----- DATASET EXCERPT

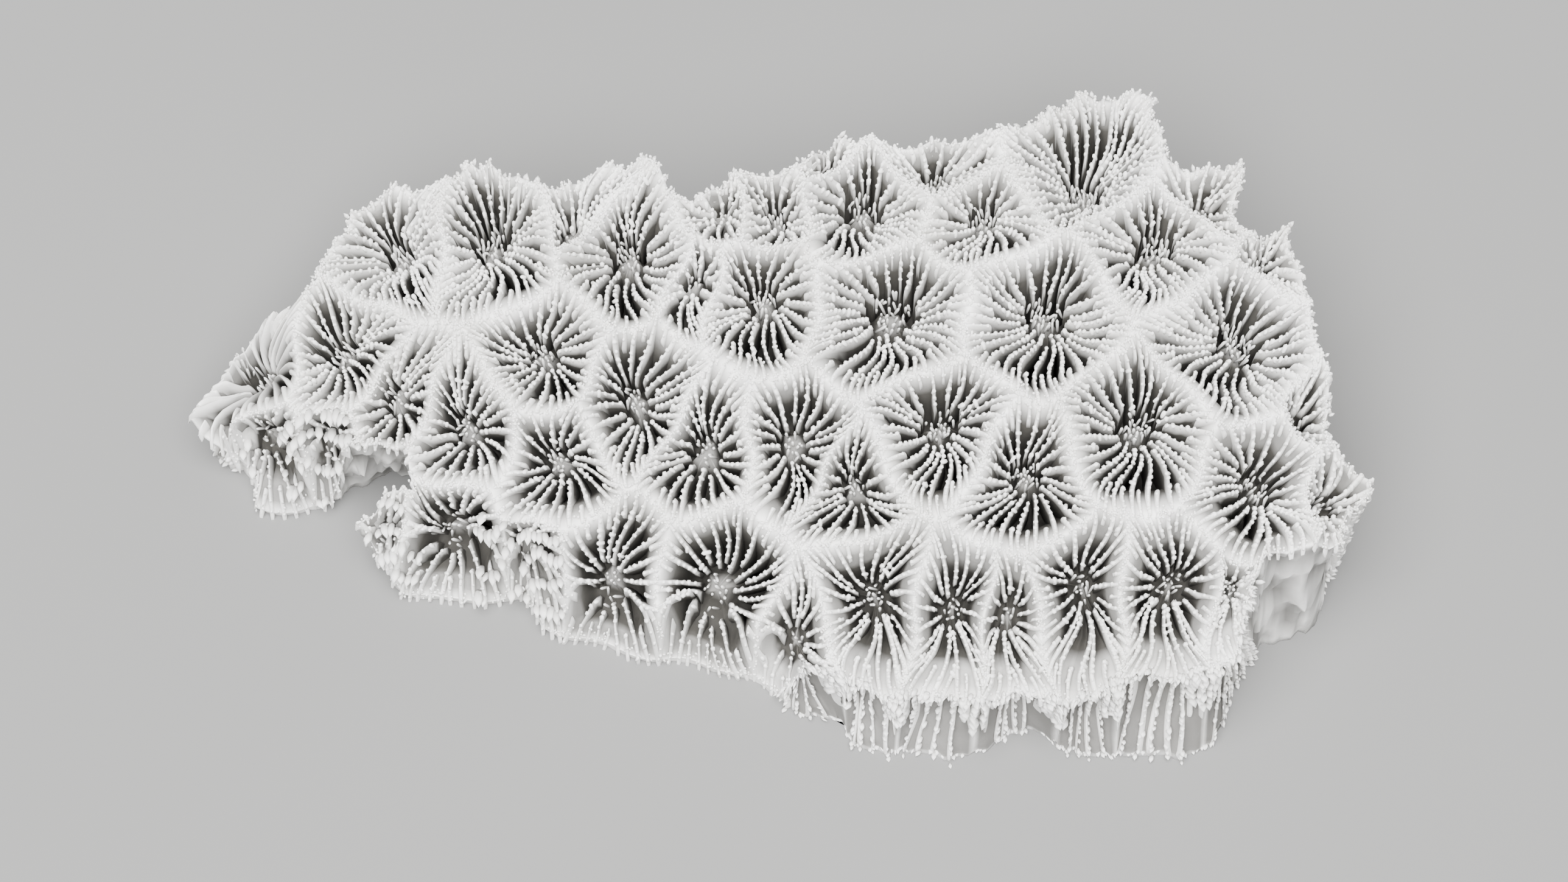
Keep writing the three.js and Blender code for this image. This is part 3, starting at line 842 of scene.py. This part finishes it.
def septum_ways(cup):
    """Three points of a soft curve for each septum, and how far along it the septum reaches."""
    start, normal, on_edge, share = cup["starts"]
    middle = np.array(cup["middle"])
    toward = middle - start
    distance = np.linalg.norm(toward, axis=1)[:, None]
    toward = toward / distance
    opened = np.clip((0.8 - share) / 0.4, 0, 1)[:, None]
    heading = mix(toward + 0.06 * normal, STRAIGHT_OUT * np.sign(toward), 0.85 * opened)
    heading /= np.linalg.norm(heading, axis=1)[:, None]
    reach = np.minimum(columella_reach(cup), 0.5 * distance)
    stick_out = np.where(on_edge, 0.35, 0.12)[:, None]
    first = start - heading * stick_out
    last = middle - toward * reach
    control = start + heading * mix(0.38, 0.62, opened) * distance
    count = len(start)
    ends = rng.uniform(0.9, 0.97, count)
    short = np.arange(count) % 2 == 1
    ends[short] = rng.uniform(0.26, 0.42, short.sum())
    ends[np.arange(count) % 4 == 2] *= 0.88
    return {"first": first, "control": control, "last": last, "ends": ends, "short": short,
            "on_edge": on_edge}


def along_way(ways, s):
    """Places and headings at s (0 to 1) on each curve."""
    s = s[..., None]
    first, control, last = (ways[k][:, None, :] for k in ("first", "control", "last"))
    place = (1 - s) ** 2 * first + 2 * s * (1 - s) * control + s ** 2 * last
    heading = 2 * (1 - s) * (control - first) + 2 * s * (last - control)
    return place, heading / np.linalg.norm(heading, axis=-1, keepdims=True)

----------

SHORT PROBLEM » Go through the material above line by line and copy it exactly.

EXERCISE RESPONSE »
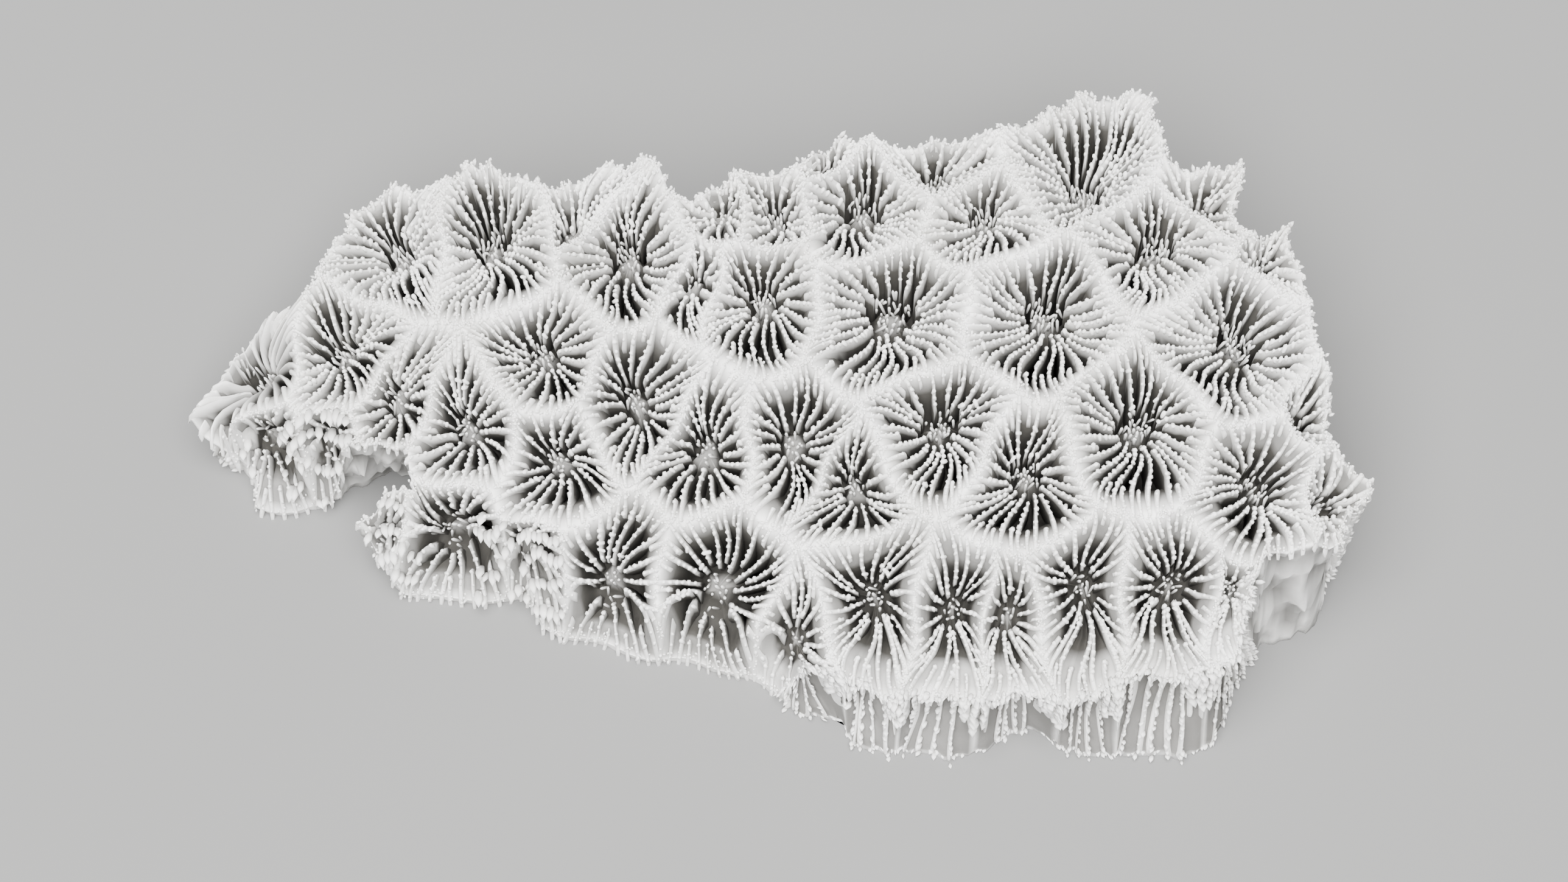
Keep writing the three.js and Blender code for this image. This is part 3, starting at line 842 of scene.py. This part finishes it.
def septum_ways(cup):
    """Three points of a soft curve for each septum, and how far along it the septum reaches."""
    start, normal, on_edge, share = cup["starts"]
    middle = np.array(cup["middle"])
    toward = middle - start
    distance = np.linalg.norm(toward, axis=1)[:, None]
    toward = toward / distance
    opened = np.clip((0.8 - share) / 0.4, 0, 1)[:, None]
    heading = mix(toward + 0.06 * normal, STRAIGHT_OUT * np.sign(toward), 0.85 * opened)
    heading /= np.linalg.norm(heading, axis=1)[:, None]
    reach = np.minimum(columella_reach(cup), 0.5 * distance)
    stick_out = np.where(on_edge, 0.35, 0.12)[:, None]
    first = start - heading * stick_out
    last = middle - toward * reach
    control = start + heading * mix(0.38, 0.62, opened) * distance
    count = len(start)
    ends = rng.uniform(0.9, 0.97, count)
    short = np.arange(count) % 2 == 1
    ends[short] = rng.uniform(0.26, 0.42, short.sum())
    ends[np.arange(count) % 4 == 2] *= 0.88
    return {"first": first, "control": control, "last": last, "ends": ends, "short": short,
            "on_edge": on_edge}


def along_way(ways, s):
    """Places and headings at s (0 to 1) on each curve."""
    s = s[..., None]
    first, control, last = (ways[k][:, None, :] for k in ("first", "control", "last"))
    place = (1 - s) ** 2 * first + 2 * s * (1 - s) * control + s ** 2 * last
    heading = 2 * (1 - s) * (control - first) + 2 * s * (last - control)
    return place, heading / np.linalg.norm(heading, axis=-1, keepdims=True)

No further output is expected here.